Tuesday, October 12, 2010

Meeting a real Tuskegee Airman!

Saturday, I autographed my book She Flew Bombers at the Second Annual Mustang/Warbirds at the Nut Tree Airport. I sold 24 books! People loved looking at my scrap book about the Women Airforce Service Pilots.
The highlight of my day was meeting Lt. Col. James C. Warren, (86 years old) a "real Tusgegee Airman." The first thing the Lt. Colonel said to me was, "I won't buy your book, there were no black women in the WASPs." I responded, "I know, Director Jackie Cochran turned down a black woman pilot, Willa Brown because of the segregation laws back then. She told Ms. Brown that she was obviously qualified but knew she would have too much trouble staying in various hotels while "hopscotching" across the U.S. ferrying planes. Mrs. Cochran said she was sorry and was impressed that Ms. Brown had been trained by the famous black aviator, Bessie Cole.
The Lt. Col. came back to my booth a few hours later and much to my surprise we traded books! He wrote a book, The Tuskegee Airmen, Mutiny at Freeman Field. Which I will talk about in my blog next week.


  1. Hi Jeane,
    Thank you for bringing this topic up. I can't imagine what it would have been like to be African American in the early 1900's. To be turned away from a job because of the color of skin is an outrage. There is still a lot of racism happening; Conscious and unconscious.

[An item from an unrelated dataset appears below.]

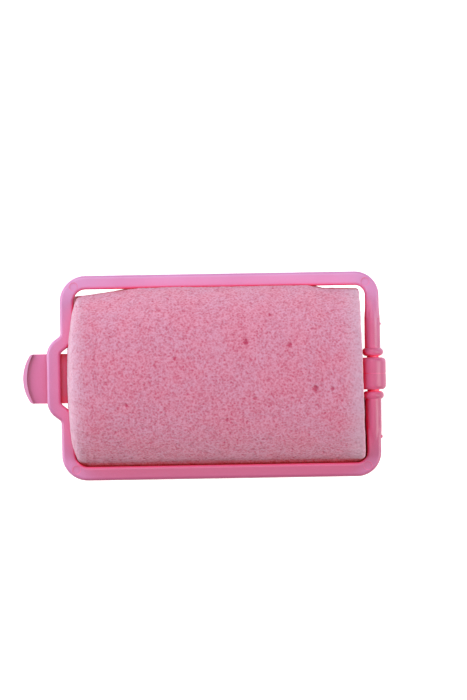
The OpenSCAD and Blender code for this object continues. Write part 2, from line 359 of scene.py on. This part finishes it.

The other day my boss indicated that she would not go to a dentist because the dentist had a name she could not pronounce. (It was an Asian name) She said it to a group of employees. I did not know how to handle it. One of my co-workers suggested that I ask my boss what did she mean by the comment. That way I wouldn't incite animosity by confronting my boss. In the end I let it go. Which is why racism exists. Many of us let the incidences go and don't say anything. Ok, now I have more to think about for myself. Thanks for bringing up the harder topics.

  2. Amy: It is so inspiring when someone's story makes one think about their own life. History can be powerful!

  3. Hey Jeane,
    That's a great story about meeting one of the Tuskegee Airmen. They were quite a group. They flew with distinction and honors, and several rose to high ranks in the Air Force. Probably unknown to many of your readers and bloggers is the fact that Rosa Parks was born in Tuskegee in 1913. She's one of the principal characters in my book; Our Southern Home: Scottsboro to Montgomery to Birmingham - The Transformation of the South in the Twentieth Century. Your book has sure made an impact!

  4. I also recently heard that the government did some horrible medical experiments with the Tuskegee airmen who came to doctors concerned if they had any stds. They didn't really treat a "sub group" so they could study their decline!
    It was a compliment to your knowledge of the discrmination against black women that the airman came back to your table.